A new species of lizard has been found in the stomach of a dinosaur.

A team of palaeontologists discovered the new specimen of the volant dromaeosaurid Microraptor zhaoianus with the remains of a nearly complete lizard preserved in its stomach.

The animal is unlike any previously known from the Cretaceous and represents a new species, Indrasaurus wangi, researchers said.

It had teeth unlike any other previously known from the Jehol Biota – a collection of 130-million-year-old fossils from northeastern China.

A new lizard species in the abdomen of a specimen of Microraptor (Jingmai O’Connor/PA)

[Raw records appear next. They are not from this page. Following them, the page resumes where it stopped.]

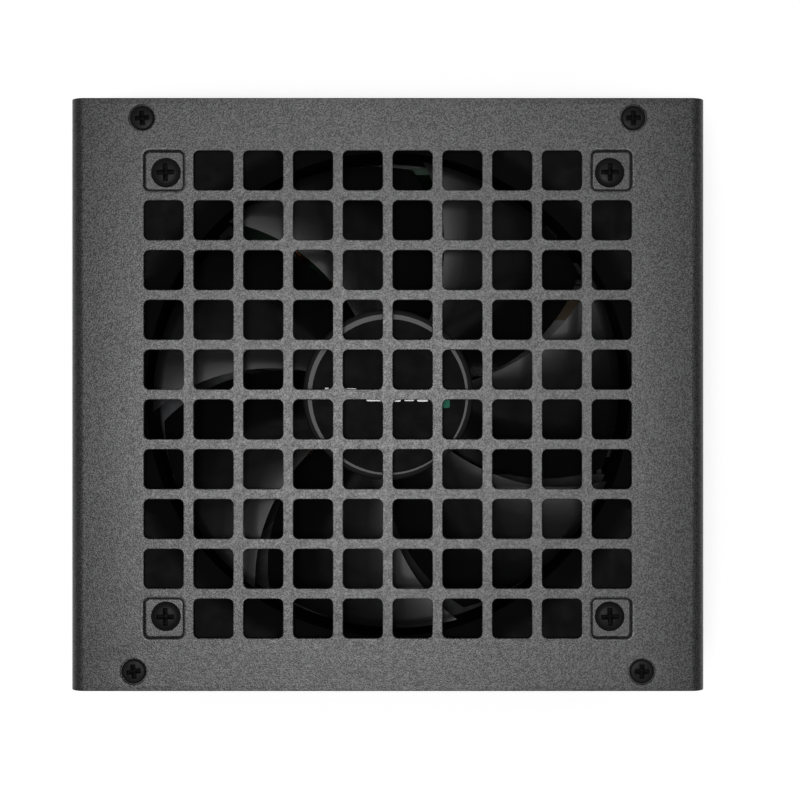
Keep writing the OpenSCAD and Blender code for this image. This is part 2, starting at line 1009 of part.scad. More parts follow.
module rectifier_heatsink() {
    color("#1c1c1e")
    finned_plate(19, 57, 41.5 - half_d, 2.5, 4.5, 6.1, board_top, 46);
}

module bulk_capacitor() {
    color("#16181c")
    translate([-48, -6, board_top])
        rotate_extrude()
            polygon([
                [0, 0], [14.4, 0], [15, 0.8], [15, 3], [14.2, 3.8], [14.2, 4.6], [15, 5.4],
                [15, 44], [14.2, 45], [13, 45], [13, 44.6], [0, 44.6]
            ]);
}

module primary_heatsink() {
    color("#1c1c1e")
    difference() {
        finned_plate(8, 66, -16, 3, -5, 5.68, board_top, 50);
        for (x = [18, 38, 58])
            rod_y(1.3, -17, -12, x, 29.5);
    }
}

// Package with a metal tab, its back against the plane y
module power_package(x, y, low) {
    union() {
        block([x - 5, y, low], [x + 5, y + 4.4, low + 9.2]);
        block([x - 5, y, low + 9], [x + 5, y + 1.3, low + 15.6]);
        for (i = [-1:1])
            block([x + 2.54 * i - 0.4, y + 2, board_top], [x + 2.54 * i + 0.4, y + 2.6, low + 1]);
    }
}

module primary_transistors() {
    color("#1b1b1b")
    for (x = [18, 38, 58])
        difference() {
            power_package(x, -12.95, 17.5);
            rod_y(1.6, -14, -11, x, 29.5);
        }
}

module transistor_screws() {
    color("silver")
    for (x = [18, 38, 58])
        union() {
            rod_y(2.8, -11.6, -9.8, x, 29.5);
            rod_y(1.25, -15.9, -10, x, 29.5);
        }
}

module transformer_core() {
    color("#3b3c3e")
    translate([40, 12, 8])
        difference() {
            rounded_block([40, 15, 36], 1, [0, 0, 0]);
            for (s = [-1, 1])
                block([s * 10 - 4, -9, 6], [s * 10 + 4, 9, 30]);
        }
}

module transformer_winding() {
    color("#54421c")
    translate([40, 12, 0])
        difference() {
            rounded_block([27.4, 26, 23.4], 3, [0, 0, 14.3]);
            block([-6.2, -7.8, 13], [6.2, 7.8, 40]);
        }
}

module standby_transformer() {
    color("#54421c")
    union() {
        rounded_block([13, 14, 11], 2, [5, 17, board_top + 2]);
        block([-3.5, 14.5, board_top], [13.5, 19.5, board_top + 15]);
    }
}

module secondary_heatsink() {
    color("#1c1c1e")
    difference() {
        finned_plate(12, 62, half_d - 39, 3, 8, 5.42, board_top, 50);
        for (x = [22, 37, 52])
            rod_y(1.3, half_d - 40, half_d - 35, x, 29.5);
    }
}

module secondary_rectifiers() {
    color("#1b1b1b")
    for (x = [22, 37, 52])
        translate([x, half_d - 39.05, 0])
            rotate(180)
                power_package(0, 0, 17.5);
}

module output_capacitors() {
    color("#2b3f73")
    for (x = [0:11:55])
        translate([x, half_d - 25, board_top])
            rotate_extrude()
                polygon([
                    [0, 0], [4.7, 0], [5, 0.5], [5, 2], [4.7, 2.5], [5, 3],
                    [5, 19.4], [4.5, 20], [0, 20]
                ]);
}

module control_board() {
    color("#1d5733")
    union() {
        block([-34, 12.2, board_top], [-8, 13.8, board_top + 28]);
        block([-31, 13.7, 14], [-23, 15.3, 20]);
        block([-20, 13.7, 22], [-11, 15.3, 28]);
        block([-29, 10.8, 24], [-23, 12.3, 29]);
    }
}

// ---------- output sockets ----------

function socket_w(ways) = ways / 2 * socket_pitch + 1.2;
function row_w(row, count) =
    count == 0 ? 0 : row_w(row, count - 1) + socket_w(row[count - 1]) + socket_gap;
function socket_x(row, i) =
    row_w(row, i) + socket_w(row[i]) / 2 - (row_w(row, len(row)) - socket_gap) / 2;

// Puts its children at the sockets first to last of a row, in the plane of X and Z
module each_socket(row, z, first = 0, last = -1) {
    for (i = [first:last < 0 ? len(row) - 1 : last])
        let ($ways = row[i])
        translate([socket_x(row, i), z])
            children();
}

module socket_window(ways) {
    square([socket_w(ways) + 0.8, socket_h + 0.8], center = true);
    translate([-3, 0])
        square([6, socket_h / 2 + 1.9]);
}

module socket_cells(ways, size) {
    for (i = [0:ways / 2 - 1], s = [-1, 1])
        translate([(i - (ways / 2 - 1) / 2) * socket_pitch, s * socket_pitch / 2])
            square([size, size], center = true);
}

module socket_bodies(row, z, first, last) {
    difference() {
        union() {
            along_y(socket_back, socket_front)
                each_socket(row, z, first, last)
                    square([socket_w($ways), socket_h], center = true);
            along_y(half_d - 3, half_d - 0.2)
                each_socket(row, z, first, last)
                    translate([-2.2, socket_h / 2 - 0.5])
                        square([4.4, 1.9]);
        }
        along_y(socket_back + 1.2, socket_front + 1)
            each_socket(row, z, first, last)
                socket_cells($ways, socket_cell);
        along_y(socket_back - 1, socket_back + 2)
            each_socket(row, z, first, last)
                socket_cells($ways, 1.2);
    }
}

module socket_board() {
    color("#1d5733")
    block([-52, socket_back - 1.6, 10], [52, socket_back, 54]);
}

module socket_motherboard() {
    color("#141414")
    socket_bodies(lower_row, lower_row_z, 0, 0);
}

module sockets_processor_graphics() {
    color("#141414")
    union() {
        socket_bodies(lower_row, lower_row_z, 1, 2);
        socket_bodies(upper_row, upper_row_z, 0, 1);
    }
}

module sockets_drives() {
    color("#141414")
    socket_bodies(upper_row, upper_row_z, 2, 4);
}

module socket_contacts() {
    color("#c9b37a")
    along_y(socket_back, half_d - 3) {
        each_socket(lower_row, lower_row_z)
            socket_cells($ways, 1);
        each_socket(upper_row, upper_row_z)
            socket_cells($ways, 1);
    }
}

// Folded copper straps from the main board to the socket board
module busbars() {
    color("#b87333")
    for (x = [-44:22:44])
        union() {
            block([x - 3, board_back - 2.6, board_top], [x + 3, board_back - 1.4, 14]);
            block([x - 3, board_back - 2.6, 12.8], [x + 3, socket_back - 1.6, 14]);
        }
}

// Smoked film under the rear third of the fan that steers the air forward
module air_guide_film() {
    color("#2a2a2c")
    difference() {
        block([-58, -60, fan_bottom - 0.5], [58, -20, fan_bottom - 0.1]);
        for (s = [-1, 1])
            translate([s * screw_spacing / 2, -screw_spacing / 2, fan_bottom - 2])
                cylinder(h = 4, r = fan_hole_r);
    }
}

module film_rivets() {
    color("#73706a")
    for (s = [-1, 1])
        translate([s * screw_spacing / 2, -screw_spacing / 2, 0])
            union() {
                cylinder_from(3.6, fan_bottom - 1.5, fan_bottom - 0.5);
                cylinder_from(2.05, fan_bottom - 1, fan_bottom + 4.5);
            }
}

chassis_base();
top_cover();
cover_sides();
cover_screws();
fan_screws();
fan_frame();
fan_rotor();
rotor_yoke();
fan_magnet_ring();
fan_shaft();
fan_label();
fan_bearing();
fan_stator_core();
fan_stator_coils();
fan_circuit_board();
fan_lead();
fan_connector();
inlet_housing();
inlet_pins();
inlet_screws();
switch_housing();
switch_rocker();
switch_terminals();
live_wire();
switched_live_wire();
neutral_wire();
earth_wire();
earth_stud();
main_board();
board_standoffs();
board_screws();
insulation_sheet();
choke_cores();
common_mode_windings();
pfc_winding();
output_choke_windings();
x_capacitors();
fuse();
inrush_thermistor();
bridge_rectifier();
rectifier_heatsink();
bulk_capacitor();
primary_heatsink();
primary_transistors();
transistor_screws();
transformer_core();
transformer_winding();
standby_transformer();
secondary_heatsink();
secondary_rectifiers();
output_capacitors();
control_board();
socket_board();
socket_motherboard();
sockets_processor_graphics();
sockets_drives();
socket_contacts();
busbars();
air_guide_film();
film_rivets();
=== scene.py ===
import json
import math

import bmesh
import bpy
from mathutils import Matrix, Vector


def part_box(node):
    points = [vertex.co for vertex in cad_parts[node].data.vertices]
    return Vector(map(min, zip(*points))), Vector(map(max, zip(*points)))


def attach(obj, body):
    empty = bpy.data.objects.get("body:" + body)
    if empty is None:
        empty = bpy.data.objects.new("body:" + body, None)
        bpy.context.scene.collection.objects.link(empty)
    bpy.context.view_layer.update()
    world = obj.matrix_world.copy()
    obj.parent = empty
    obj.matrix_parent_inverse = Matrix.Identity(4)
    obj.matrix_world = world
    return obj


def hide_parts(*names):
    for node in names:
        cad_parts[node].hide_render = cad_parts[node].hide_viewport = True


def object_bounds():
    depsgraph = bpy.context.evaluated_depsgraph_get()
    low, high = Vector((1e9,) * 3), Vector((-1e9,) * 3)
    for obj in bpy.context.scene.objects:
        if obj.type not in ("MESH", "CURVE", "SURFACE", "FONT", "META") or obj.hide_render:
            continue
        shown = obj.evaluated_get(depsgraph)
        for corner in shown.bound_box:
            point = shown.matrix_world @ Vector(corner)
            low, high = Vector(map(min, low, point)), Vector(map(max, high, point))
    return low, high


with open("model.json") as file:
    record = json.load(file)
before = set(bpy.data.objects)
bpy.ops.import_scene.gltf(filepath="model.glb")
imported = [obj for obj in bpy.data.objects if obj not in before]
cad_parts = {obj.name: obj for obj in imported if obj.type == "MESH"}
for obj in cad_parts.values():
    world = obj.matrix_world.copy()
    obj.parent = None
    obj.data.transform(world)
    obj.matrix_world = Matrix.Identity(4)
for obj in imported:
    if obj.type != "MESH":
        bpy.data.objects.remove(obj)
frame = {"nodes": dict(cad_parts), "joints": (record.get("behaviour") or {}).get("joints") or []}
cad_low, cad_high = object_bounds()

MM = 0.001

# Sizes in millimetres, and angles in degrees, that the boxes of the frame don't give.
# Sheet metal, with the grille's cells and the four sunk ones at its corners
SHEET = 0.8
PUNCHED_EDGE = 0.16
COVER_BEND = 3.3
COVER_SCREWS = [(-58, 65.3), (58, 65.3), (-60, -65.4), (60, -65.4)]
COVER_HOLE = 3.1
GRILLE_COUNT = 10
GRILLE_PITCH = 11.75
GRILLE_HOLE = 9.3
GRILLE_CORNER = 1.25
RECESS_DEPTH = 1.5
RECESS_ROLL = 0.5
UNDERSIDE_ROLL = 0.4

# Fan and its screws
FAN_SCREW_AT = 52.5
FAN_SCREW_HEAD = 1.4
FAN_HOLE = 2.15
HUB = 20.5
HUB_WALL = 2.5
HUB_HEIGHT = 17.8
BORE = 1.52
BLADES = 7
BLADE_ROOT = 20.0
BLADE_DROP = 16.8

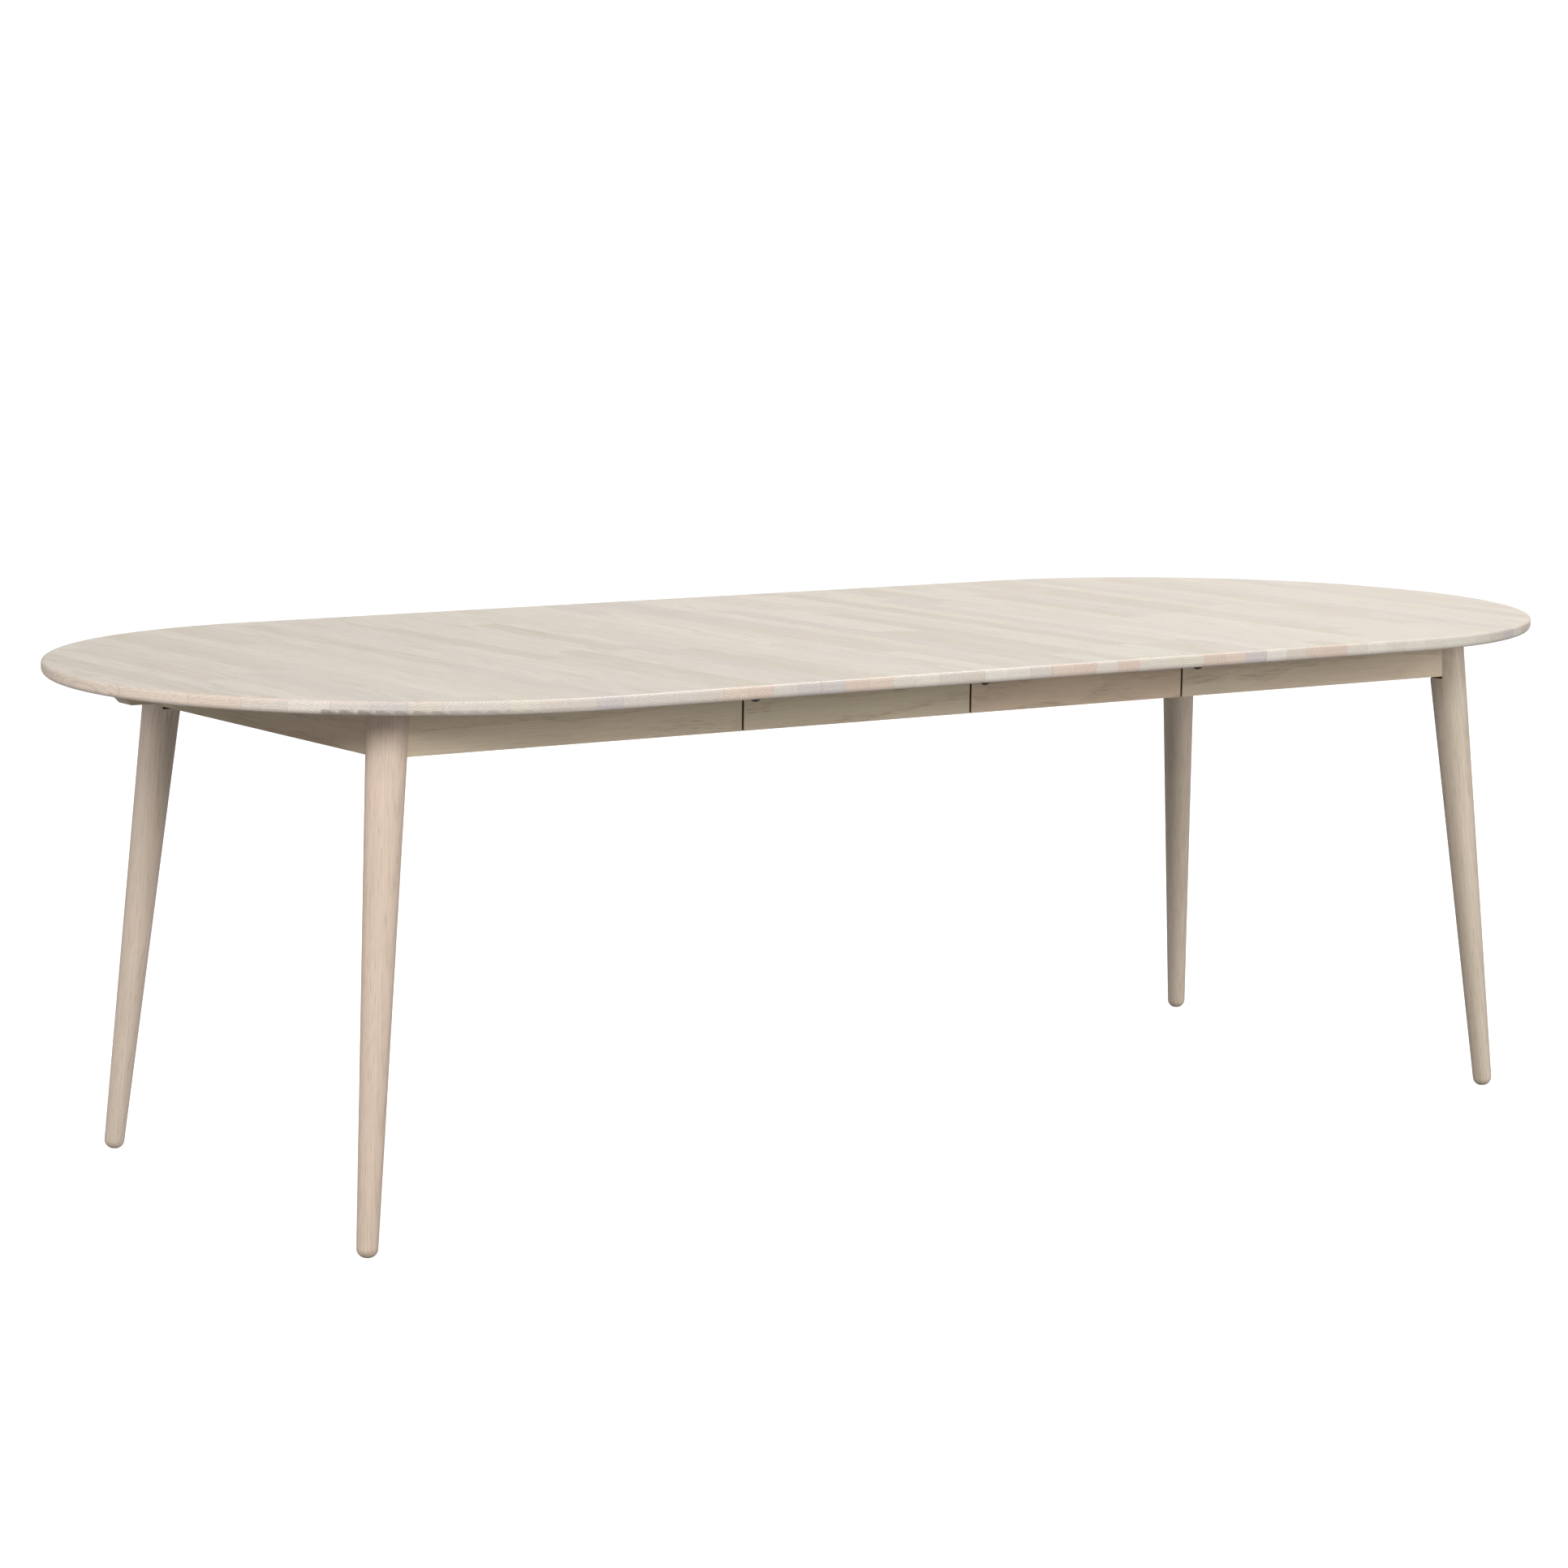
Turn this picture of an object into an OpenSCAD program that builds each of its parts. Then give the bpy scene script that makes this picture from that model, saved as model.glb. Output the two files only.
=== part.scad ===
// Extendable dining table: two rounded halves on telescopic wooden rails, with two
// drop-in leaves between them. X runs along the table, Y across it and Z up, and the
// origin is on the floor under the middle of the table with both leaves in.

/* [Table] */
// Length with both leaves in
table_length = 2500; // [2440:10:2560]
// Width across the top
table_width = 1060; // [1040:10:1100]
// Height of the top surface above the floor
table_height = 750; // [730:5:770]
// Width of one leaf along the table
leaf_width = 400; // [380:5:410]

/* [Top] */
// Thickness of the boards
top_thickness = 19; // [19:1:24]
// Rounding of the upper edge of the rim
rim_upper_radius = 5; // [2:0.5:6]
// Rounding of the lower edge of the rim
rim_lower_radius = 8; // [4:0.5:10]
// Gap between neighbouring boards at a seam
seam_gap = 0.4; // [0.3:0.1:1]

/* [Frame] */
// Distance from the table's middle to the outer face of an end apron
end_apron_x = 974; // [966:1:986]
// Distance from the table's middle to the outer face of a long apron
long_apron_y = 341; // [335:1:356]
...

Researchers said this possibly suggested a unique diet for this new species, which was discovered by a team of palaeontologists led by Professor Jingmai O’Connor from the Institute of Vertebrate Palaeontology and Palaeoanthropology from the Chinese Academy of Sciences.

The discovery is the fourth documented case of a Microraptor preserving stomach contents.

The dinosaur is now known to have fed on mammals, birds, fish, and lizards, supporting the interpretation it was an opportunistic predator.

Published in Current Biology, the study sets out that the lizard is nearly complete and articulated, showing that it was swallowed whole and head first – meaning that Microraptor fed in a manner similar to living carnivorous birds and lizards.

Although the Jurassic troodontid Anchiornis dinosaur has been recently demonstrated to have egested pellets similar to extant carnivorous birds – most famously documented in owls – this ability was apparently absent in Microraptor, researchers said.